2. Que fiz eu, Senhor, para que me désseis alguma consolação celestial? Não me lembra ter feito bem algum, mas antes fui sempre inclinado a pecados, e tardio na emenda. É esta a verdade, não há negá-lo. Se dissesse outra coisa, vós estaríeis contra mim e não haveria quem me defendesse. Que outra coisa mereci pelos meus pecados, senão o inferno e
o fogo eterno? Confesso com sinceridade que sou digno de todo escárnio e desprezo, e que não mereço ser contado no número de vossos servos. E ainda que ouça isso muito a contragosto, por amor à verdade, acusarei contra mim os meus pecados, para alcançar mais facilmente a vossa misericórdia.

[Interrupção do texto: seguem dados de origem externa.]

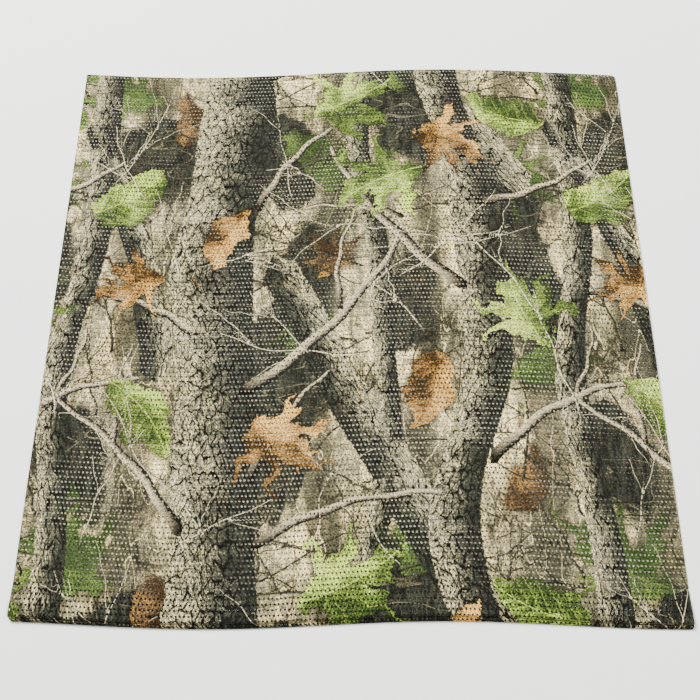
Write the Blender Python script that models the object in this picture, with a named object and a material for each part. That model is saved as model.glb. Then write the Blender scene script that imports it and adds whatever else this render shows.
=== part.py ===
"""Camouflage net: one length of knitted mesh cloth, folded once into two layers that lie flat.

The cloth is one closed sheet. In the front-to-back direction it has one U-shaped section: the upper layer
runs from the far edge towards the front, turns down through a soft bead at the fold, and runs back to the
far edge as the lower layer, which lies flat on the surface. The section is repeated across the width, where
the edges bow a little and the upper layer lifts in low, soft ridges.

Metres, +Z up, +X to the right, the fold at the -Y side. The origin is the centre of the sheet's box, on the
surface it lies on.
"""

import math

import bpy
import numpy as np

# Sheet as it lies
WIDTH = 0.710
DEPTH = 0.730  # from the fold to the far edge
CLOTH = 0.0010  # thickness of each layer's solid
LAYER_GAP = 0.0005
LOWER_LAYER_SHORT = 0.002  # how far the lower layer's edge stays behind the upper one's

# Fold: a soft bead, then a shallow groove where the upper layer comes down behind it
BEAD_DEPTH = 0.0064
BEAD_HEIGHT = 0.0042
BEAD_UNEVEN = 0.0006  # its height varies by this much either way, in waves across the width
BEAD_WAVES, BEAD_START = 1.7, 0.1
GROOVE_AT = 0.0085
GROOVE_DIP = 0.0003
GROOVE_END = 0.015
FLAT_FROM = 0.030  # both layers are flat from here back

# Edges bow in the plane of the cloth: amplitude, and the wave's length and start as shares of the width
NEAR_BOW, NEAR_WAVE, NEAR_START = 0.0042, 0.716, 0.105
FAR_BOW, FAR_WAVE, FAR_START = 0.0070, 0.927, -0.017

# Corners in plan, as the radius at which the side edge turns into the end edge
FOLD_LEFT_RADIUS = 0.007
FOLD_RIGHT_RADIUS = 0.003
FAR_RIGHT_RADIUS = 0.005

# Low ridges and lifted stretches of the upper layer. Places are shares of the width and of the depth, from
# the left edge and from the fold; length and breadth are the half-sizes at which the lift has faded out.
RIDGES = [
    # across, back, length, breadth, turned by (degrees), height
    {"across": 1.02, "back": 0.52, "length": 0.460, "breadth": 0.035, "turned": 90, "height": 0.0022},
    {"across": 0.93, "back": 0.93, "length": 0.110, "breadth": 0.060, "turned": 20, "height": 0.0018},
    {"across": 0.12, "back": 0.47, "length": 0.085, "breadth": 0.024, "turned": 62, "height": 0.0016},
    {"across": 0.49, "back": 0.37, "length": 0.100, "breadth": 0.026, "turned": 15, "height": 0.0018},
    {"across": 0.58, "back": 0.07, "length": 0.150, "breadth": 0.034, "turned": 4, "height": 0.0020},
    {"across": 0.30, "back": 0.72, "length": 0.120, "breadth": 0.028, "turned": 118, "height": 0.0012},
    {"across": 0.74, "back": 0.61, "length": 0.130, "breadth": 0.026, "turned": 75, "height": 0.0014},
    {"across": -0.01, "back": 0.22, "length": 0.150, "breadth": 0.026, "turned": 88, "height": 0.0014},
]

# Mesh
COLUMNS = 33
UPPER_STEPS = 22
SLOPE_STEPS = 4
NOSE_STEPS = 9
SMOOTH_UP_TO = 50  # degrees between faces that are shaded as one

PRINT_COLOUR = (0.160, 0.150, 0.098, 1.0)


def section():
    """The centre line of the cloth, from the far edge of the upper layer, round the fold, to the far edge of
    the lower layer, as distances back from the fold and heights. Both layers are level. The nose is half an
    ellipse; behind it the upper layer comes down on half a cosine to the groove, and rises to its level."""
    low = CLOTH / 2
    level = low + CLOTH + LAYER_GAP
    top = BEAD_HEIGHT - CLOTH / 2
    groove = level - GROOVE_DIP
    crown = BEAD_DEPTH / 2
    corner = [0.0, FAR_RIGHT_RADIUS / 4]  # lines close to the far edge, where its corner turns

    upper = [(DEPTH - step, level) for step in corner]
    upper += [(back, level) for back in np.linspace(DEPTH - FAR_RIGHT_RADIUS, FLAT_FROM, UPPER_STEPS)]
    upper += [(GROOVE_END, level), ((GROOVE_END + GROOVE_AT) / 2, (level + groove) / 2)]
    slope = np.linspace(0, 1, SLOPE_STEPS, endpoint=False)
    down = [(GROOVE_AT + (crown - GROOVE_AT) * s, groove + (top - groove) * (1 - math.cos(math.pi * s)) / 2)
            for s in slope]
    nose = [(crown * (1 - math.cos(a)) + CLOTH / 2, (top + low) / 2 + (top - low) / 2 * math.sin(a))
            for a in np.linspace(math.pi / 2, -math.pi / 2, NOSE_STEPS)]
    lower_end = DEPTH - LOWER_LAYER_SHORT
    lower = [(FLAT_FROM, low), (lower_end - FAR_RIGHT_RADIUS, low)]
    lower += [(lower_end - step, low) for step in reversed(corner)]
    return np.array(upper + down + nose + lower), level


def ridge_lift(across, back):
    """Height that the ridges add to the upper layer: for each one a smooth hump, the square of one minus the
    squared distance from its middle, measured in half-sizes along and across it."""
    lift = np.zeros_like(across)
    for ridge in RIDGES:
        turn = math.radians(ridge["turned"])
        right = (across - ridge["across"]) * WIDTH
        away = (back - ridge["back"]) * DEPTH
        along = (right * math.cos(turn) + away * math.sin(turn)) / ridge["length"]
        aside = (away * math.cos(turn) - right * math.sin(turn)) / ridge["breadth"]
        hump = np.clip(1 - along ** 2 - aside ** 2, 0, None) ** 2
        lift = np.maximum(lift, ridge["height"] * hump)
    return lift


def bow(across, back):
    """How far the cloth's crossways lines bow towards the back: a sine wave across the width, which changes
    evenly from its near form to its far one."""
    near = -NEAR_BOW * np.sin(2 * math.pi * (across - NEAR_START) / NEAR_WAVE)
    far = -FAR_BOW * np.sin(2 * math.pi * (across - FAR_START) / FAR_WAVE)
    return near + (far - near) * back


def corner_inset(distance, radius):
    """How far a side edge is drawn in at a given distance from the end edge: a quarter circle."""
    reach = np.clip(distance / radius, 0, 1)
    return radius * (1 - np.sqrt(1 - (1 - reach) ** 2))


def outward_normals(line):
    """Unit normals of the section line, out of the printed face: across the mean of the two segments that
    meet at each point."""
    steps = np.diff(line, axis=0)
    steps /= np.linalg.norm(steps, axis=1)[:, None]
    along = np.concatenate([steps[:1], steps[:-1] + steps[1:], steps[-1:]])
    along /= np.linalg.norm(along, axis=1)[:, None]
    return np.stack([along[:, 1], -along[:, 0]], axis=1)


def surface(side):
    """One face of the cloth as a grid of points, columns by section points: half the cloth's thickness out
    from the centre line for the printed face, side +1, or in for the reverse, side -1."""
    line, level = section()
    offset = line + side * CLOTH / 2 * outward_normals(line)
    across = np.repeat(np.linspace(0, 1, COLUMNS + 1)[:, None], len(line), axis=1)
    back, height = (np.tile(values, (COLUMNS + 1, 1)) for values in offset.T)

    is_upper = line[:, 1] > level - CLOTH / 2
    behind_bead = np.clip((line[:, 0] - GROOVE_AT) / GROOVE_END, 0, 1) * is_upper
    height = height + ridge_lift(across, back / DEPTH) * behind_bead
    in_bead = np.clip((line[:, 1] - level) / (BEAD_HEIGHT - level), 0, 1)
    height = height + BEAD_UNEVEN * in_bead * np.sin(2 * math.pi * (BEAD_WAVES * across + BEAD_START))

    left = corner_inset(back, FOLD_LEFT_RADIUS)
    right = corner_inset(back, FOLD_RIGHT_RADIUS) + corner_inset(DEPTH - back, FAR_RIGHT_RADIUS)
    x = left + (WIDTH - left - right) * across
    y = back + bow(across, back / DEPTH)
    return np.stack([x, y, height], axis=-1)


def net_cloth():
    """The cloth as one closed solid: both surfaces, and the cut edge all round between them."""
    outer, inner = surface(+1), surface(-1)
    columns, points = outer.shape[:2]
    vertices = np.concatenate([outer.reshape(-1, 3), inner.reshape(-1, 3)])
    low, high = vertices.min(axis=0), vertices.max(axis=0)
    vertices -= [(low[0] + high[0]) / 2, (low[1] + high[1]) / 2, low[2]]

    index = np.arange(columns * points).reshape(columns, points)
    under = index + columns * points
    faces = []
    for i in range(columns - 1):
        for j in range(points - 1):
            faces.append((index[i, j], index[i, j + 1], index[i + 1, j + 1], index[i + 1, j]))
            faces.append((under[i, j], under[i + 1, j], under[i + 1, j + 1], under[i, j + 1]))
        faces.append((index[i, 0], index[i + 1, 0], under[i + 1, 0], under[i, 0]))
        faces.append((index[i, -1], under[i, -1], under[i + 1, -1], index[i + 1, -1]))
    for j in range(points - 1):
        faces.append((index[0, j], under[0, j], under[0, j + 1], index[0, j + 1]))
        faces.append((index[-1, j], index[-1, j + 1], under[-1, j + 1], under[-1, j]))

    mesh = bpy.data.meshes.new("net_cloth")
    mesh.from_pydata(vertices.tolist(), [], [[int(v) for v in face] for face in faces])
    mesh.validate()
    mesh.update()
    mesh.shade_smooth()
    mesh.set_sharp_from_angle(angle=math.radians(SMOOTH_UP_TO))
    cloth = bpy.data.objects.new("net_cloth", mesh)
    cloth.data.materials.append(printed_mesh_cloth())
    bpy.context.scene.collection.objects.link(cloth)
    return cloth


def printed_mesh_cloth():
    """Matt printed polyester in the mean colour of a woodland print."""
    material = bpy.data.materials.new("printed_mesh_cloth")
    material.use_nodes = True
    shader = material.node_tree.nodes["Principled BSDF"]
    shader.inputs["Base Color"].default_value = PRINT_COLOUR
    shader.inputs["Roughness"].default_value = 0.85
    shader.inputs["Metallic"].default_value = 0.0
    return material


for thing in list(bpy.data.objects):
    bpy.data.objects.remove(thing, do_unlink=True)
net_cloth()
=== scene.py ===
import math

import bmesh
import bpy
import numpy as np
from mathutils import Euler, Matrix, Vector


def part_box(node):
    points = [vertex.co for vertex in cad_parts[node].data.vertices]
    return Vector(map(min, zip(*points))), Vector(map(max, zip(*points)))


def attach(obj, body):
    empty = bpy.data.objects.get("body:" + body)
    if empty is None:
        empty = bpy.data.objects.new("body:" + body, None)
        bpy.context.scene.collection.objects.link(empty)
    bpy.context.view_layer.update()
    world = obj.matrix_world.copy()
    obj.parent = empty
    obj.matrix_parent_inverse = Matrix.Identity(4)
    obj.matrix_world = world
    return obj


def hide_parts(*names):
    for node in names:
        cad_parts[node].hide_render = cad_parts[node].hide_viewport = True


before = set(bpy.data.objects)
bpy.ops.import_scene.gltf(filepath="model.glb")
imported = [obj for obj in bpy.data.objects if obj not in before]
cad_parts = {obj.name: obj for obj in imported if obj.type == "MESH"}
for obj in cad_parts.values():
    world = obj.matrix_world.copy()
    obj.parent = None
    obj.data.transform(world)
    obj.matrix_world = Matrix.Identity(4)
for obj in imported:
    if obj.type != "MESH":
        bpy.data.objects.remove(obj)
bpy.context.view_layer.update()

# ---- Camera ------------------------------------------------------------------------------------------------
# It looks down on the cloth from the fold's side, a little turned and tilted.
CAMERA_PLACE = (0.0045, -0.5695, 1.0711)  # metres, as all lengths but those marked mm
CAMERA_DOWN = 64.11  # degrees below the level
CAMERA_TURNED = 0.53  # degrees to the left
CAMERA_ROLLED = -0.51  # degrees
LENS = 52.31  # mm

camera = bpy.data.objects.new("camera", bpy.data.cameras.new("camera"))
camera.data.lens = LENS
look = Euler((math.radians(90 - CAMERA_DOWN), 0, math.radians(CAMERA_TURNED))).to_matrix()
look = look @ Matrix.Rotation(math.radians(CAMERA_ROLLED), 3, "Z")
camera.matrix_world = Matrix.Translation(CAMERA_PLACE) @ look.to_4x4()
bpy.context.scene.collection.objects.link(camera)
bpy.context.scene.camera = camera

# ---- Floor and light ---------------------------------------------------------------------------------------
# A plain pale floor in even, bright surroundings, with a strong soft box behind and a weak one at the right.
FLOOR_SIZE = 8.0
SKY_STRENGTH = 0.56
SOFT_BOXES = [
    {"name": "soft_box_back", "place": (-2.0, 2.9, 3.0), "size": 2.0, "watts": 770.0},
    {"name": "soft_box_right", "place": (2.4, 0.6, 3.0), "size": 1.6, "watts": 112.0},
]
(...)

Que direi eu, coberto de culpa e confusão? Não posso abrir a boca senão para dizer esta palavra: Pequei, Senhor, pequei; tende piedade de mim, perdoai-me! Deixai-me um pouco de tempo para desafogar a minha dor, antes de descer para a terra tenebrosa, coberta das sombras da morte ( Jó 10,20-21). Que mais exigis do culpado e mísero pecador senão que se humilhe e tenha contrição dos seus pecados? Pela contrição sincera e humilde do coração nasce a esperança do perdão, reconcilia-se a consciência perturbada, recupera-se a graça perdida, preserva-se o homem da ira futura, em ósculo santo une-se Deus à alma arrependida.

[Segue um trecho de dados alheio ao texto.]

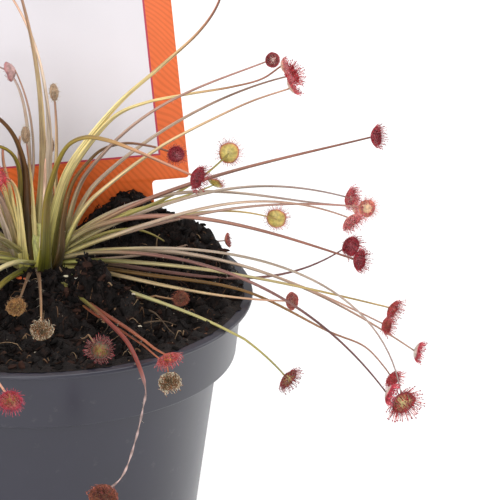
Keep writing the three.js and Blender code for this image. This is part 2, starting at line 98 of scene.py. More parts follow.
LEAVES = [
    # tall ones on the right
    leaf((39.5, 14, 140), 70, 66, "red", "red", "lemon", size=2.2, wide=1.05, seat=-80, roll=-60,
         via=((3.4, 2, 93.5), (6.5, 4, 101), (9.6, 6, 105.6), (17.6, 8, 115), (26, 10, 122),
              (34, 12, 129), (37.6, 13.3, 134))),
    leaf((51, 10, 122), 68, 27, "pale", "blush", "lemon", face=(0, 10), size=1.5, wide=1,
         seat=-50, roll=-50,
         via=((5.2, 4, 97), (11.3, 6, 106.4), (16.9, 7, 112.4), (22.7, 8, 114.7), (30.7, 9, 116.1),
              (40.7, 10, 117.5), (47, 10, 119.3))),
    leaf((48.8, 2, 126.2), 65, 23, "red", "ring", "rose", (0.55, 0.33), (-75, 15), 1.6, wide=0.95,
         seat=-30, roll=-30),
    leaf((52.9, 18, 117.2), 58, 8, "red", "red", "tan", (0.41, 0.23), (-35, 40), 2, wide=0.95,
         seat=20, roll=-30),
    leaf((52.7, 3, 119.8), 55, 31, "pale", "rosy", "cream", face=(10, 30), size=1.8, seat=-20,
         roll=-40,
         via=((7.6, 3, 91.4), (16.9, 3, 100), (26.7, 3, 107.4), (36.5, 3, 112.9), (45, 3, 117))),
    leaf((69.8, 0, 110.2), 36, 16, "red", "garnet", "brick", face=(-34, 12), size=1.9, wide=1.12,
         roll=-40),
    # the spreading ones on the right
    leaf((64.8, 4, 95.3), 27, -15, "red", "rosy", "taupe", (0.48, 0.34), (-35, 0), 1.9, wide=0.85),
    leaf((66, 13, 90), 37, -5, "pale", "blush", "taupe", (0.52, 0.35), size=1.7, wide=0.85,
         roll=-25),
    leaf((65, -9, 95.5), 20, -18, "pale", "blush", "tan", face=(-56, -28), size=2.1, wide=0.85),
    leaf((68.4, -2, 95.3), 20, -5, "pale", "apricot", "rose", face=(-72, 8), size=1.8, wide=0.85,
         roll=-30),
    leaf((65.1, 2, 85.4), 0, 38, "red", "garnet", "plum", face=(-65, 5), size=2, wide=0.85),
    leaf((66.5, -6, 85.4), 40, -16, "red", "garnet", "brick", face=(-40, 8), size=2, wide=1.05,
         roll=-30),
    leaf((73.6, -9, 75.8), 4, -10, "red", "ember", "ochre", face=(-42, -14), size=1.8, wide=0.85),
    leaf((72.7, 0, 68.4), 13, -27, "red", "ember", "tan", face=(-45, 5), size=1.6, wide=0.85),
    leaf((79.2, 6, 60), 10, -36, "red", "whiteback", "tan", face=(-5, -15), size=1.9, wide=0.85),
    leaf((75.8, -17, 58.3), 16, -84, "red", "great", "taupe", (0.53, 0.35), (-70, -8), 2.5,
         wide=0.66),
    leaf((74, -7, 59.3), -2, -60, "red", "red", "umber", face=(-60, -10), size=1.6, wide=0.8,
         via=((22, 0, 79.8), (43.5, -4.5, 77.7), (60.9, -7, 69.7), (68.2, -7.5, 66.6),
              (72.3, -7.5, 62))),
    leaf((72.4, -26, 64.3), 18, -50, "red", "whiteback", "plum", face=(-15, -18), size=2,
         wide=0.78),
    leaf((52.6, -9, 77.5), -4, 4, "red", "shut", "cream", face=(-40, 15), size=1.9, wide=0.9),
    leaf((39.4, 17, 80.6), 2, -2, "red", "shut", "tan", face=(-8, 12), size=1.6, wide=0.7, sink=2),
    # behind, on the right, with their green backs to the front
    leaf((50, 26, 82), 8, -25, "green", "lime", "ochre", face=(85, -8), size=2.1, wide=0.8),
    leaf((40, 23, 98), 26, 40, "green", "lime", "olive", face=(84, -16), size=2.2, wide=0.85),
    leaf((37, 26, 90), 30, 12, "green", "lime", "olive", face=(60, 35), size=1.6, wide=0.8),
    # arching over the middle
    leaf((33.2, -5, 103.4), 84, -30, "red", "garnet", "arch", face=(-42, -4), size=2.2, seat=-70,
         wide=1.3,
         via=((1.4, -1.5, 88), (2.5, -2, 96.7), (3.7, -2, 101.4), (5.1, -2.5, 105.8),
              (7.4, -3, 109.7), (10.8, -3, 111.2), (15, -3.5, 110.8), (20, -4, 109.1),
              (25.2, -4.5, 106.9))),
    leaf((29, 8, 103.5), 80, -20, "red", "garnet", "umber", face=(-80, 5), size=1.7, seat=-40,
         via=((3, 2, 87.7), (4.8, 3, 92.9), (7.4, 4, 98.2), (10.5, 5, 102.3), (13.7, 6, 105.1),
              (18.5, 7, 106.2), (23.5, 7.6, 105.4))),
    # low, in front
    leaf((52, -30, 69.2), -1, -38, "green", "lemon", "moss", (0.4, 0.3), (-46, -20), 2.1, wide=0.85,
         sink=1.5),
    leaf((28.1, -45.5, 80.4), 0, -12, "red", "tawny", "rust", face=(-65, -36), size=2.1, wide=0.85,
         via=((10, -12, 80), (19.5, -28, 79.8), (24.6, -38.5, 79.8)), sink=1),
    leaf((28.2, -40.5, 73.4), 0, -60, "dry", "bleached_and_highlit", "rust", face=(-80, -8), size=2.2, wide=0.6,
         via=((10, -12, 79.2), (19.5, -28, 78.9), (25.2, -37.6, 77.8), (27.8, -40, 76.2)), sink=1),
    leaf((15.3, -52, 53.6), 0, -60, "dry", "russet", "thread", face=(-95, -8), size=2.8, wide=0.8,
         via=((10, -13, 80.3), (15.6, -26, 80.8), (20.5, -37, 79.3), (23.4, -43.2, 72.9),
              (23, -44.6, 70), (21.5, -47, 63.3), (18.7, -50, 56.3)), sink=1),
    leaf((14.4, -38.5, 79), 0, 0, "red", "bristle", "dead", face=(-88, 38), size=1.9, wide=0.7,
         sink=6),
    leaf((-3, -52, 74), 8, -45, "red", "crimson", "arch", face=(-85, -5), size=2.2, wide=0.9,
         via=((-6, -8, 81.5), (-10, -24, 81), (-9.5, -40, 79.6), (-7, -46.5, 77.8))),
    leaf((-3.2, -18, 79.6), 5, -10, "dry", "straw", "dead", face=(-95, 45), size=2),
    leaf((2.3, -29.4, 79), 5, -5, "dry", "bleached_and_highlit", "dead", face=(-85, 50), size=2.2),
    leaf((30.3, -10.5, 78.4), -2, 5, "dry", "russet", "dead", face=(-100, 40), size=1.6, sink=2.5),
    # upright ones over the crown
    leaf((-3.4, 1, 145.5), 98, 70, "red", "red", "cream", face=(-90, 60), wide=1.15, seat=-95),
    leaf((-9, 5, 146), 98, 50, "pale", "blush", "pink", face=(-60, 70), seat=-20, wide=1.05),
    leaf((-4.2, 6, 122.5), 84, 64, "red", "folded", "tan", face=(170, -20), seat=-150, wide=0.8),
    leaf((-9, 15, 120), 78, -12, "pale", "folded", "taupe", face=(180, -35), seat=150, wide=0.8),
    leaf((-7, -10, 105), 60, 10, "red", "red", "lemon", face=(-95, 12), size=1.8, seat=-120),
    leaf((-26, 4, 113), 72, -18, "red", "garnet", "dusk", (0.26, 0.81), seat=-110, wide=1.3),
    leaf((-28, -4, 102), 73, -23, "pale", "blush", "arch", (0.51, 1.06), seat=-140),
    leaf((4.2, 4, 118.2), 74, 95, "bud", None, "cream", seat=30, wide=1.1),
    leaf((-1.6, 1, 110), 95, 85, "bud", None, "lemon", seat=-100, wide=0.6),
    leaf((3, 7, 105.4), 85, 90, "bud", None, "cream", seat=30, wide=0.6),
    leaf((26.4, 14, 81.6), 14, -40, "bare", None, "olive", (0.5, 0.4), wide=0.9),
    leaf((-7.5, 4, 113), 80, 112, "bare", None, "lemon", wide=1.3, seat=-135),
    leaf((-7.2, 0, 101), 80, 112, "bare", None, "pink", wide=1.2, seat=-150),
    leaf((-6.4, 3, 107), 92, 96, "bare", None, "lemon", wide=1.5, seat=-150),
    leaf((-3, 6, 108), 92, 100, "bare", None, "pink", wide=1.5, seat=-120),
    leaf((2.3, 5, 103.6), 90, 86, "bare", None, "pink", wide=1.6, seat=-60),
]
TRAPLESS = {"bud", "bare"}  # kinds of leaf that have no trap yet, and so no mood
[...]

A humilde contrição dos pecados é para vós, Senhor, sacrifício muito aceito, que rescende mais suave em vossa presença do que o perfume do incenso. É este também o precioso bálsamo que quisestes ver derramado em vosso pés sagrados, pois nunca desprezastes o coração contrito e humilhado (Sl 50, 19). Lá se encontra o refúgio contra o furor do inimigo, ali se emendam e lavam as manchas algures contraídas.